U.S. v. Lee, 72-1932

Decision Date09 December 1974
Docket NumberNo. 72-1932,72-1932
Citation506 F.2d 111,165 U.S.App. D.C. 50
PartiesUNITED STATES of America v. Lioyd LEE, Jr., Appellant.
CourtU.S. Court of Appeals — District of Columbia Circuit

Bernard Koteen, Washington, D.C., (appointed by this Court) for appellant.

Stuart M. Gerson, Asst. U.S. Atty., with whom Harold H. Titus, Jr., U.S atty., John A. Terry, and John E. Drury, III, Asst. U.S. Attys., were on the brief for appellees.

Before BAZELON, Chief Judge, and LEVENTHAL and ROBINSON, Circuit judges.

LEVENTHAL, Circuit Judge:

This is an appeal following appellant's conviction for possession of a short-barreled shotgun that was unregistered and without serial number, in violation of 26 U.S.C. 5861, 5871, and possession of cocaine, heroin, and marijuana with intent to distribute, in violation of 21 U.S.C. 841(a).
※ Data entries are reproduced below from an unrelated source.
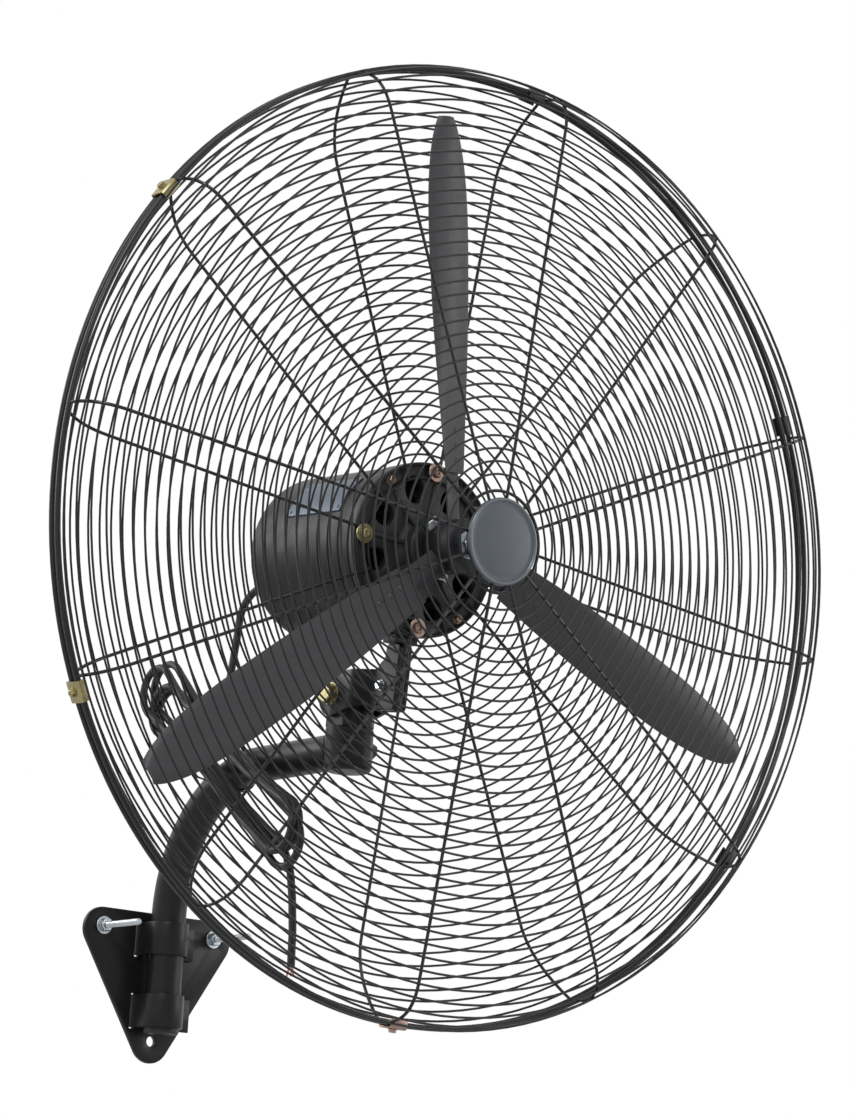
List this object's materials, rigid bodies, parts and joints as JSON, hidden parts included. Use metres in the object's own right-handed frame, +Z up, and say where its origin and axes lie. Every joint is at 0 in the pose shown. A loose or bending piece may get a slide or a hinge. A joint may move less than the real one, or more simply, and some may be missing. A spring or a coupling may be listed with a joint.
{
  "type": "wall mounted fan",
  "caption": "Industrial wall fan: round wire cage, twisted propeller blades and a drum motor on a swivelling, tilting bent pipe arm clamped to a wall plate.",
  "frame": {"origin": "middle of the wall plate's back face, level with the upper two fixing holes", "axes": "+Z up, +Y into the wall, so the fan blows towards -Y and +X is to the right of someone who looks at its front"},
  "size_m": [0.8076, 0.5023, 0.8293],
  "materials": {
    "black_paint": "black satin powder coat",
    "grey_paint": "dark grey satin paint",
    "black_wire": "black coated steel wire",
    "bright_zinc": "bright zinc plating",
    "yellow_zinc": "yellow zinc plating",
    "copper_zinc": "coppery zinc plating",
    "dark_steel": "dark machined steel",
    "badge_face": "dark blue grey, satin",
    "black_rubber": "matt black rubber"
  },
  "bodies": {
    "wall_bracket": {"wall_plate": "black_paint", "pipe_saddle": "black_paint", "upper_clamp_strap": "black_paint", "lower_clamp_strap": "black_paint", "upper_clamp_bolt": "dark_steel", "lower_clamp_bolt": "dark_steel", "anchor_stud_left": "bright_zinc", "anchor_stud_right": "bright_zinc", "anchor_washer_left": "bright_zinc", "anchor_washer_right": "bright_zinc", "anchor_nut_left": "bright_zinc", "anchor_nut_right": "bright_zinc"},
    "arm": {"arm_tube": "black_paint", "arm_end_plug": "black_rubber", "swivel_socket": "black_paint", "swivel_set_screw": "dark_steel", "cord_lower": "black_rubber", "cord_hank": "black_rubber", "cord_tie": "black_rubber", "cord_tail": "black_rubber"},
    "pivot": {"pivot_head": "black_paint", "tilt_bolt": "yellow_zinc", "tilt_nut": "yellow_zinc"},
    "head": {"bracket_cross_bolt": "bright_zinc", "centre_badge": "badge_face", "cord_gland": "black_rubber", "cord_upper": "black_rubber", "front_bearing": "dark_steel", "front_guard": "black_wire", "guard_screw_1": "copper_zinc", "guard_screw_2": "copper_zinc", "guard_screw_3": "copper_zinc", "guard_screw_4": "copper_zinc", "motor_bolt_1": "copper_zinc", "motor_bolt_2": "copper_zinc", "motor_bolt_3": "copper_zinc", "motor_bolt_4": "copper_zinc", "motor_foot": "black_paint", "motor_housing": "black_paint", "motor_shield": "grey_paint", "rear_bearing": "dark_steel", "rear_guard": "black_wire", "rim_clip_1": "yellow_zinc", "rim_clip_2": "yellow_zinc", "rim_clip_3": "yellow_zinc", "rim_clip_4": "yellow_zinc", "rim_clip_5": "yellow_zinc", "rim_clip_6": "yellow_zinc", "stator": "dark_steel", "tilt_cheek_left": "black_paint", "tilt_cheek_right": "black_paint"},
    "rotor": {"motor_shaft": "dark_steel", "rotor_core": "dark_steel", "blade_hub": "dark_steel", "hub_nut": "bright_zinc", "blade_1": "grey_paint", "blade_2": "grey_paint", "blade_3": "grey_paint"}
  },
  "joints": [
    {"name": "arm_swivel", "type": "hinge", "parent": "wall_bracket", "child": "arm", "pos_m": [-0.005, -0.027, 0], "axis": [0, 0, 1], "range_deg": [-20, 20]},
    {"name": "head_pan", "type": "hinge", "parent": "arm", "child": "pivot", "pos_m": [-0.005, -0.285, 0.141], "axis": [0, 0, 1], "range_deg": [-45, 45]},
    {"name": "head_tilt", "type": "hinge", "parent": "pivot", "child": "head", "pos_m": [-0.005, -0.285, 0.188], "axis": [1, 0, 0], "range_deg": [-20, 20]},
    {"name": "blade_spin", "type": "hinge", "parent": "head", "child": "rotor", "pos_m": [-0.005, -0.43, 0.30099], "axis": [0, -0.9962, -0.0872], "continuous": true}
  ]
}
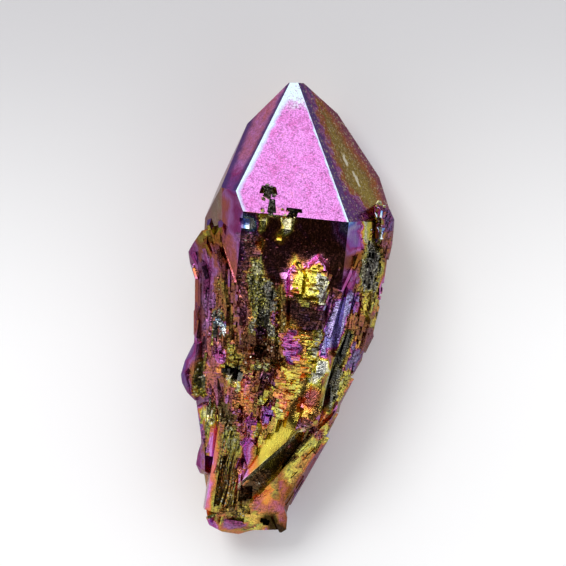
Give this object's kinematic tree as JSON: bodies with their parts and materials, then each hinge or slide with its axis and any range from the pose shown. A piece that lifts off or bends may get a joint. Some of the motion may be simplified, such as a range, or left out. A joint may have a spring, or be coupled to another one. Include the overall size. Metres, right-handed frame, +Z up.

The central issue is whether there was reversible error because the trial court refused a special instruction concerning the particular interest of the principal prosecution witness as accomplice or informant. We affirm.

I. STATEMENT OF FACTS

Authorized by a search warrant, Federal agents 1 and metropolitan police officers forced entrance, on November 24, 1971, into the then unoccupied apartment B-4 at 4920 A. Street, S.E. During a lengthy search, officers discovered a short-barreled shotgun with a pistol grip underneath and to the rear of a stereo cabinet located in the living room. They also seized $3000 in cash 'from the sofa cushions located in the front room.' Throughout the apartment were found various articles commonly used in adulterating and packaging narcotics for sale, including measuring spoons, strainers, aluminum foil, glassine bags, two playing cards and several cans of dextrose. Most important was the discovery of significant quantities of illicit drugs. A large amount of cocaine was removed from the kitchen table; a somewhat smaller batch of cocaine was found underneath a bed; an envelope containing marijuana was found on a nightstand; and in a second bedroom, heroin was found both on the floor and in a coat hanging in the closet.

Appellant was the lessee of the A Street apartment throughout 1971. From some point in late September until October 18, the apartment was occupied, with appellant's permission, by Roland Henry and Faith Elaine Wise, both then fugitives from justice.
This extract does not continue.